In the first gallery, visitors encounter a row of wooden models for roof sections of Buddhist temples that show in detail how painstakingly Japanese master carpenters or tōryō, would create complex brackets and roof assemblies out of relatively simple pieces that could be cut and carved by hand. Hung along either wall, as though they are still in a carpenter’s woodshop, are scores of full-scale wooden stencils that would have been used to create curves, ornamentation, and other details onto blocks of rough-hewn lumber.
Yukie Kamiya, director of the Japan Society Gallery, says that the aim of the exhibition is to “unveil ‘invisible’ structures under the beautiful surface of the wooden architecture.” The largest gallery is dedicated to the heart of Japanese woodworking, the incredible array of joints, called kigumi, which artisans developed over hundreds of years. On a series of plinths, models show how the wood is carved to reveal the mortises, tenons, dovetails, goosenecks, scarf joints, rabbets, and other types of joints that hold together ancient buildings.

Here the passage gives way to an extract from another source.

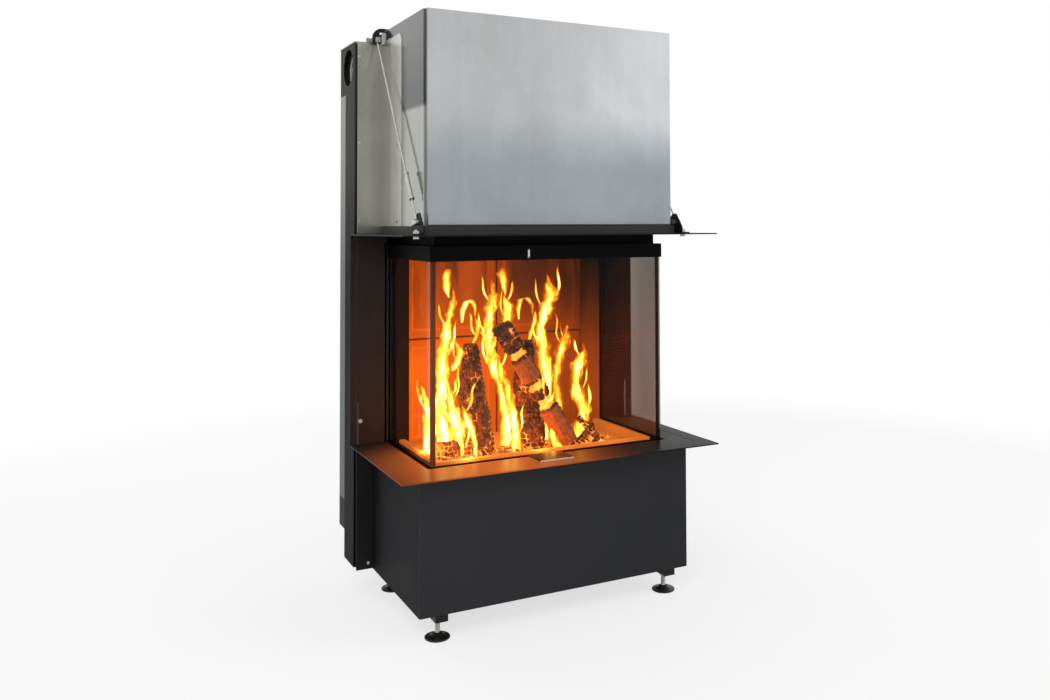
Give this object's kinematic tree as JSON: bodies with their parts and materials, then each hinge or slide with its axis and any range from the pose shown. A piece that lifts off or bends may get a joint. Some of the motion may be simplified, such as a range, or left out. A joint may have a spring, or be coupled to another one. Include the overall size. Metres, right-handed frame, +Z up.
{
  "type": "three-sided fireplace insert",
  "caption": "Fireplace insert with a three-sided glass door that rises into a galvanised hood between two counterweight columns, on a black plinth with levelling feet.",
  "frame": {"origin": "centre of the overall footprint, on the floor under the feet", "axes": "+X to the right of someone facing the fire, the fire faces -Y, +Z up"},
  "size_m": [0.826, 0.6, 1.435],
  "materials": {
    "base_casing": "matte",
    "galvanised": "satin zinc",
    "dark_steel": "satin",
    "black_steel": "matte",
    "plate_steel": "satin",
    "zinc": "zinc plated",
    "wire_rope": "stranded",
    "bright_steel": "polished edge",
    "pulley": "turned",
    "weight_iron": "rough",
    "chamotte": "matte fired clay",
    "vermiculite": "matte",
    "glass": "clear",
    "seal_rope": "knitted glass fibre",
    "charred_wood": "charred",
    "embers": "ash and embers"
  },
  "bodies": {
    "frame": {"base_front_panel": "base_casing", "base_side_rear_panels": "base_casing", "base_floor": "base_casing", "air_spigot": "galvanised", "foot_brackets": "black_steel", "lower_plate": "plate_steel", "upper_plate": "plate_steel", "upper_frame_band": "dark_steel", "hood_front_panel": "galvanised", "hood_side_panels": "galvanised", "hood_top_panel": "galvanised", "rear_casing": "galvanised", "hood_covers": "galvanised", "front_cladding": "black_steel", "guide_channels": "black_steel", "column_shells": "dark_steel", "column_heads": "dark_steel", "column_lids": "galvanised", "weight_housings": "galvanised", "column_foot_covers": "black_steel", "pulley_axles": "zinc", "cable_wraps": "wire_rope", "door_cables": "wire_rope", "lintel": "black_steel", "smoke_dome": "black_steel", "baffle_plate": "vermiculite", "flue_collar": "black_steel", "firebox_rear_wall": "black_steel", "cheeks": "black_steel", "back_lining": "chamotte", "firebox_pan": "black_steel", "pan_bearers": "black_steel", "hearth_blocks": "chamotte", "ember_bed": "embers", "firewood_logs": "charred_wood", "tie_rods": "zinc", "tie_clevises": "black_steel", "tie_arches": "black_steel", "valve_seat": "black_steel", "fasteners": "zinc"},
    "door": {"door_glass_front": "glass", "door_glass_left": "glass", "door_glass_right": "glass", "door_rails": "black_steel", "door_corner_strips": "black_steel", "door_stiles": "black_steel", "door_carriages": "black_steel", "door_catch": "bright_steel", "door_seals": "seal_rope"},
    "counterweight_left": {"counterweight_left": "weight_iron", "weight_cable_left": "wire_rope"},
    "counterweight_right": {"counterweight_right": "weight_iron", "weight_cable_right": "wire_rope"},
    "pulley_left": {"pulley_left": "pulley"},
    "pulley_right": {"pulley_right": "pulley"},
    "air_control": {"air_slider": "bright_steel"},
    "foot_front_left": {"foot_front_left": "black_steel"},
    "foot_front_right": {"foot_front_right": "black_steel"},
    "foot_rear_left": {"foot_rear_left": "black_steel"},
    "foot_rear_right": {"foot_rear_right": "black_steel"}
  },
  "joints": [
    {"name": "door_lift", "type": "slide", "parent": "frame", "child": "door", "axis": [0, 0, 1], "range_m": [0, 0.47], "deforming": ["door_cables"]},
    {"name": "weight_drop_left", "type": "slide", "parent": "frame", "child": "counterweight_left", "axis": [0, 0, 1], "range_m": [-0.47, 0], "deforming": ["weight_cable_left"]},
    {"name": "weight_drop_right", "type": "slide", "parent": "frame", "child": "counterweight_right", "axis": [0, 0, 1], "range_m": [-0.47, 0], "deforming": ["weight_cable_right"]},
    {"name": "pulley_turn_left", "type": "hinge", "parent": "frame", "child": "pulley_left", "pos_m": [-0.375, 0.22, 1.338], "axis": [1, 0, 0], "range_deg": [-481, 0]},
    {"name": "pulley_turn_right", "type": "hinge", "parent": "frame", "child": "pulley_right", "pos_m": [0.375, 0.22, 1.338], "axis": [1, 0, 0], "range_deg": [-481, 0]},
    {"name": "air_slide", "type": "slide", "parent": "frame", "child": "air_control", "axis": [1, 0, 0], "range_m": [-0.035, 0.085]},
    {"name": "level_front_left", "type": "slide", "parent": "frame", "child": "foot_front_left", "axis": [0, 0, 1], "range_m": [-0.03, 0]},
    {"name": "level_front_right", "type": "slide", "parent": "frame", "child": "foot_front_right", "axis": [0, 0, 1], "range_m": [-0.03, 0]},
    {"name": "level_rear_left", "type": "slide", "parent": "frame", "child": "foot_rear_left", "axis": [0, 0, 1], "range_m": [-0.03, 0]},
    {"name": "level_rear_right", "type": "slide", "parent": "frame", "child": "foot_rear_right", "axis": [0, 0, 1], "range_m": [-0.03, 0]}
  ],
  "couplings": [
    {"joint": "weight_drop_left", "follows": "door_lift", "ratio": -1},
    {"joint": "pulley_turn_left", "follows": "door_lift", "rad_per_m": -17.857},
    {"joint": "weight_drop_right", "follows": "door_lift", "ratio": -1},
    {"joint": "pulley_turn_right", "follows": "door_lift", "rad_per_m": -17.857}
  ]
}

Refined over centuries from simple lashings and notches to extraordinarily complex joints that puzzled historians until recently, they show the power of design to transform simple logs into delicate, yet resilient architecture. Kamiya explains that the wooden joints absorb the shock of earthquakes and are replaceable and repairable by future generations, allowing Japan’s monumental wooden buildings to stand for centuries.
The tools that carpenters would have used to create such structures as the Kintai-kyō Bridge in Iwakuni, Yamaguchi Prefecture, a model of which looms large at the end of the first gallery, are on display in an adjacent room. On loan from the Takenaka Carpentry Tools Museum in Kobe, Japan, it’s these instruments that tell the craft’s story. Without power tools or plentiful metal fasteners such as nails and screws, traditional Japanese carpenters had to work with the wood itself using saws and chisels to create complex and durable joinery. Rough cutting with hand saws, cutting out mortises with chisels, smoothing beams with hand planes, cutting details with carving chisels, selecting wood from a handful of species common in Japan, the exhibition makes clear that theirs was an expertise hard won through arduous and constant practice.
Though architecture has changed and materials such as steel and concrete have in many ways obviated the need for labor intensive joinery, exhibition architect Sou Fujimoto thinks that contemporary practitioners should take note. “I hope one can see how natural materials and man-made items can live together. We can create much from these fundamental basics,” he says.